Il giorno della firma con il Credito Sportivo Gianpaolo Pozzo (alla sua 19a stagione di fila in serie A: un record per i piccoli club che va oltre il Parma) ha detto: «Il nuovo stadio è il nostro scudetto». È l'ennesimo mattone che il paròn mette nella casa bianconera: l'allenatore Guidolin sotto contratto fino al 2017, il totem Di Natale fino al 2015, lo scounting di talenti. Finora il modello Udinese è questo: trovare atleti senza nome, portarli a Udine e alla fama e rivenderli ai grandi club che non hanno tempo né strutture per crescere campioni: «Investiamo un paio di milioni all'anno: una decina di osservatori in giro per il mondo ci segnalano i nomi, un paio di persone visionano filmati 365 giorni all'anno e poi Gino Pozzo decide».

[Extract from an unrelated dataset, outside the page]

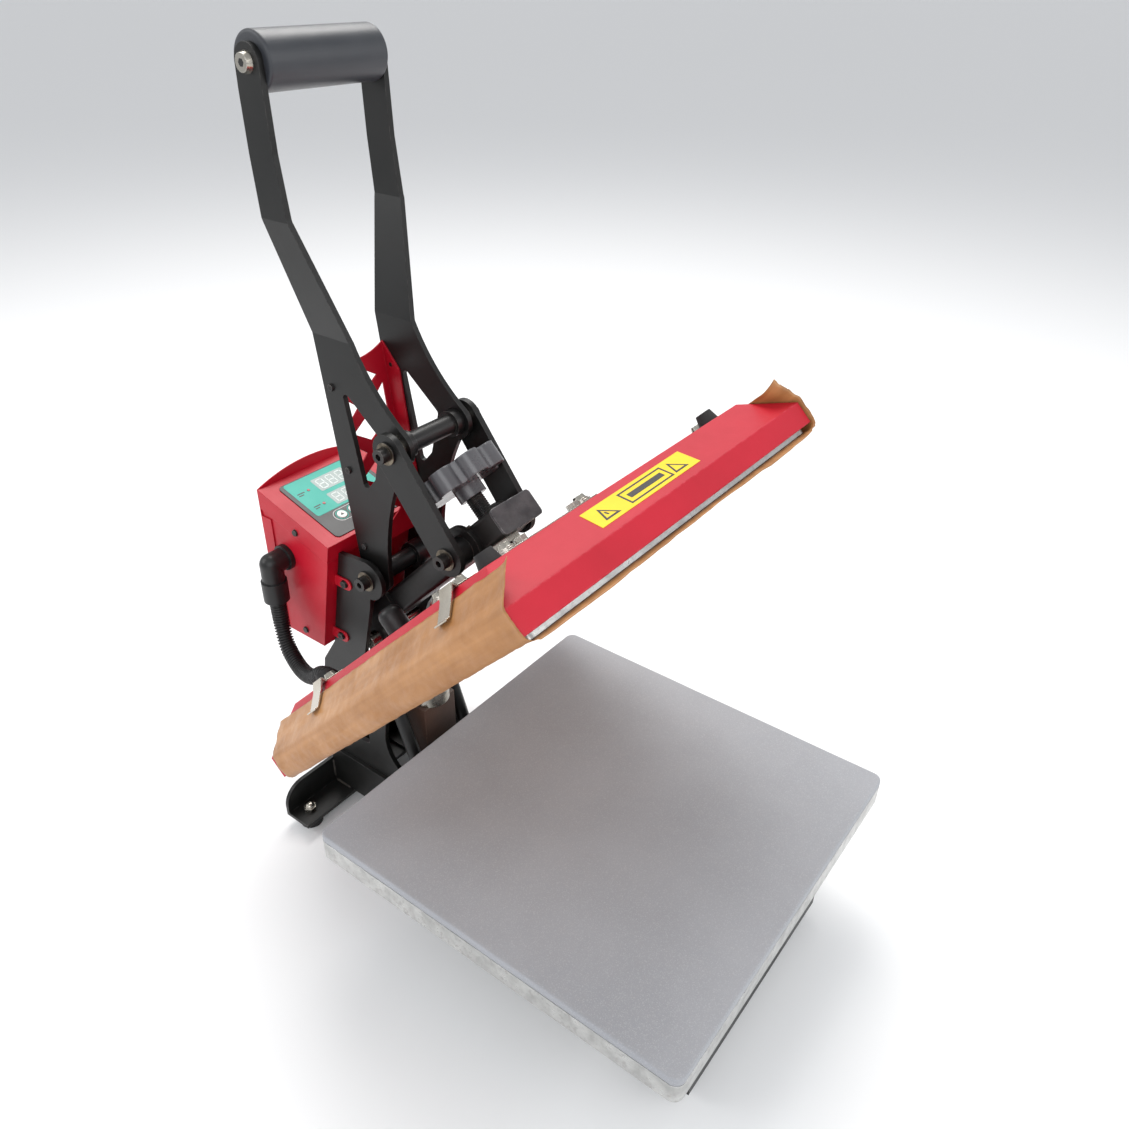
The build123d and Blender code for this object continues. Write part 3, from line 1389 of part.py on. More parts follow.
# ---------------------------------------------------------------- build everything
def main():
    save(make_side_plate(-1), "side_plate_left")
    save(make_side_plate(1), "side_plate_right")
    save(make_rails(), "rails")
    save(make_legs(), "leg_angles")
    save(make_feet(), "rubber_feet")
    save(make_foot_bolts(), "foot_bolts")
    save(make_cross_beams(), "cross_beams")
    save(make_magnet_bracket(), "magnet_bracket")
    save(make_electromagnet(), "electromagnet")
    save(make_spring_pin_lower(), "spring_pin_lower")
    save(make_board(), "lower_board")
    save(make_pad(), "silicone_pad")
    save(shoulder_screws([crank_pivot, (0, 0)], base_outer, 14.0), "pivot_screws")
    save(make_box_body(), "control_box_body")
    save(make_box_lid(), "control_box_lid")
    save(make_box_back(), "control_box_back")
    save(make_box_screws(), "control_box_screws")
    save(make_membrane(), "membrane_panel")
    for index in range(button_count):
        save(make_button(index), f"button_{index + 1}")
    save(make_controller(), "controller")
    save(make_inlet(), "power_inlet")
    save(make_rocker(), "power_rocker")
    save(make_elbow_gland(), "elbow_gland")
    save(make_conduit(), "heater_conduit")
    save(make_handle_plate(-1), "handle_plate_left")
    save(make_handle_plate(1), "handle_plate_right")
    save(make_grip(), "handle_grip")
    save(make_crank_tube(), "crank_tube")
    save(make_pivot_tube(), "pivot_tube")
    save(make_guard(), "handle_guard")
    save(make_handle_screws(), "handle_screws")
    save(make_crank_screws(), "crank_screws")
    save(make_link(-1), "link_left")
    save(make_link(1), "link_right")
    save(make_link_screws(), "link_screws")
    save(make_arm_tube(), "arm_tube")
    save(make_end_cap(), "arm_end_cap")
    save(make_arm_plates(), "arm_plates")
    save(make_hinge_sleeve(), "hinge_sleeve")
    save(make_screw_nut(), "screw_nut")
    save(make_armature(), "armature")
    save(make_spring_pin_upper(), "spring_pin_upper")
    save(make_gas_cylinders(), "gas_cylinders")
    save(make_gas_rods(), "gas_rods")
    save(make_heating_plate(), "heating_plate")
    save(make_insulation(), "insulation_board")
    save(make_cover(), "platen_cover")
    save(make_mount_plate(), "mount_plate")
    save(make_platen_screws(), "platen_screws")
    save(make_bumpers(), "cover_bumpers")
    save(make_clips(), "sheet_clips")
    save(make_sheet(), "release_sheet")
    save(make_guide_stud(), "guide_stud")
    save(make_thermal_cap(), "thermal_cap")
    save(make_platen_gland(), "platen_gland")
    save(make_pressure_screw(), "pressure_screw")
    save(make_knob(), "star_knob")
    print("hinge", hinge_y, hinge_z, "crank pivot", base_point(0, *crank_pivot))
    print("link pivot", base_point(0, *link_pivot), "arm pin", base_point(0, *arm_pin), "link length",
          link_length)
    print("travel: arm", arm_travel, "handle", handle_travel, "link", link_travel - handle_travel)
    print("springs: stroke", spring_stroke, "tilt", spring_tilt_open, spring_tilt_shut)
    print("lower spring pin", base_point(0, *spring_pin_place), "screw axis", arm_point(0, pad_centre, 0))
    print("gland", gland_plane().origin, gland_plane().z_dir)
    print("arm up", arm_up, "lid normal", lid_normal, "rocker", base_point(0, rocker_pivot_y, inlet_z))


main()
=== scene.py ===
import bpy
import bmesh
import json
from math import cos, sin, pi, radians, sqrt, exp
from mathutils import Matrix, Vector, noise


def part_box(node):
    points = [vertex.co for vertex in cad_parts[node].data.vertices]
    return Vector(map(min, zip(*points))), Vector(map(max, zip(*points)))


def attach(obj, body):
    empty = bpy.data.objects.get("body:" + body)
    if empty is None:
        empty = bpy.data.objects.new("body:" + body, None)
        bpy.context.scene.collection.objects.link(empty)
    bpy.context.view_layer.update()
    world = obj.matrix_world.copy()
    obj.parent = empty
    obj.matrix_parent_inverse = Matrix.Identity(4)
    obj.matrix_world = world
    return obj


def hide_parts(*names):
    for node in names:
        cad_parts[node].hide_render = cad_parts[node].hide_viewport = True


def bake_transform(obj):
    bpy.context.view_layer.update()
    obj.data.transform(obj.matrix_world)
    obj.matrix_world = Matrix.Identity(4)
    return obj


# Looks of the heat press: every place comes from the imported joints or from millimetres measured
# from the arm hinge, either on the arm as if shut (on_arm) or on the base (on_base).
# Numbers inside outlines are millimetres.

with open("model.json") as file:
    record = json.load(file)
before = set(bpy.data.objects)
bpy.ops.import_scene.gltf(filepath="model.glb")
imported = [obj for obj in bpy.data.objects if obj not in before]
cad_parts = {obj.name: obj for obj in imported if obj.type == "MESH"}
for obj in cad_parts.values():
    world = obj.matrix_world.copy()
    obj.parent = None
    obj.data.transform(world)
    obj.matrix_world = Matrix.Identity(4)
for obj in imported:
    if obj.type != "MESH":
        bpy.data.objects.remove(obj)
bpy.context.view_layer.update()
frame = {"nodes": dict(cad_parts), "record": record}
MM = 0.001
joints = {j["name"]: j for j in frame["record"]["behaviour"]["joints"]}
hinge = Vector(joints["arm_hinge"]["pos_m"])
open_angle = radians(joints["arm_hinge"]["range_deg"][1])
X = Vector((1, 0, 0))
REAR = Vector((0, cos(open_angle), -sin(open_angle)))
UP = Vector((0, sin(open_angle), cos(open_angle)))
CRANK = Vector(joints["handle_pivot"]["pos_m"])
LINK = Vector(joints["link_pivot"]["pos_m"])
LID_UP = -Vector(joints["press_a"]["axis"]).normalized()
LID_IN = X.cross(LID_UP) * -1
if LID_IN.y < 0:
    LID_IN = -LID_IN


def on_arm(x, y, z):
    return hinge + X * (x * MM) + REAR * (y * MM) + UP * (z * MM)


def on_base(x, y, z):
    return hinge + Vector((x, y, z)) * MM


def on_lid(x, u, lift):
    """x across the lid, u up its slope from the front edge, lift above its sheet."""
    return on_base(0, 20.1, 195.9) + X * (x * MM) + LID_IN * (u * MM) + LID_UP * (lift * MM)


# ---------------------------------------------------------------- camera
def make_camera():
    data = bpy.data.cameras.new("camera")
    data.sensor_width = 36
    data.lens = 30.88
    data.shift_x = -0.012
    camera = bpy.data.objects.new("camera", data)
    bpy.context.scene.collection.objects.link(camera)
    forward = Vector((0.6842, 0.4898, -0.5404)).normalized()
    level = forward.cross(Vector((0, 0, 1))).normalized()
    above = level.cross(forward)
    roll = radians(1.48)
    right = level * cos(roll) + above * sin(roll)
    top = right.cross(forward)
    turn = Matrix((right, top, -forward)).transposed().to_4x4()
    camera.matrix_world = Matrix.Translation((-0.5438, -0.43925, 0.8246)) @ turn
    bpy.context.scene.camera = camera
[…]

La lista è lunga: sul bilancio 2012 Sanchez al Barcellona, Zapata al Villareal e Inler al Napoli hanno garantito 57,5 milioni di plusvalenze, che, al netto di 7,2 milioni di minusvalenze, hanno generato proventi netti per 50,3 milioni con un utile di 8,78 milioni e, con le cessioni dell'estate 2012 di Handanovic, Isla e Asamoah, «il bilancio 2013 - conclude Soldati - chiuderà in linea con il 2012».
Una gestione finanziaria costruita mattone su mattone. Si diventa grandi giorno dopo giorno, senza fretta: tra un anno, a settembre 2014 l'Udinese, secondo club in Italia, conta di inaugurare il suo nuovo Friuli.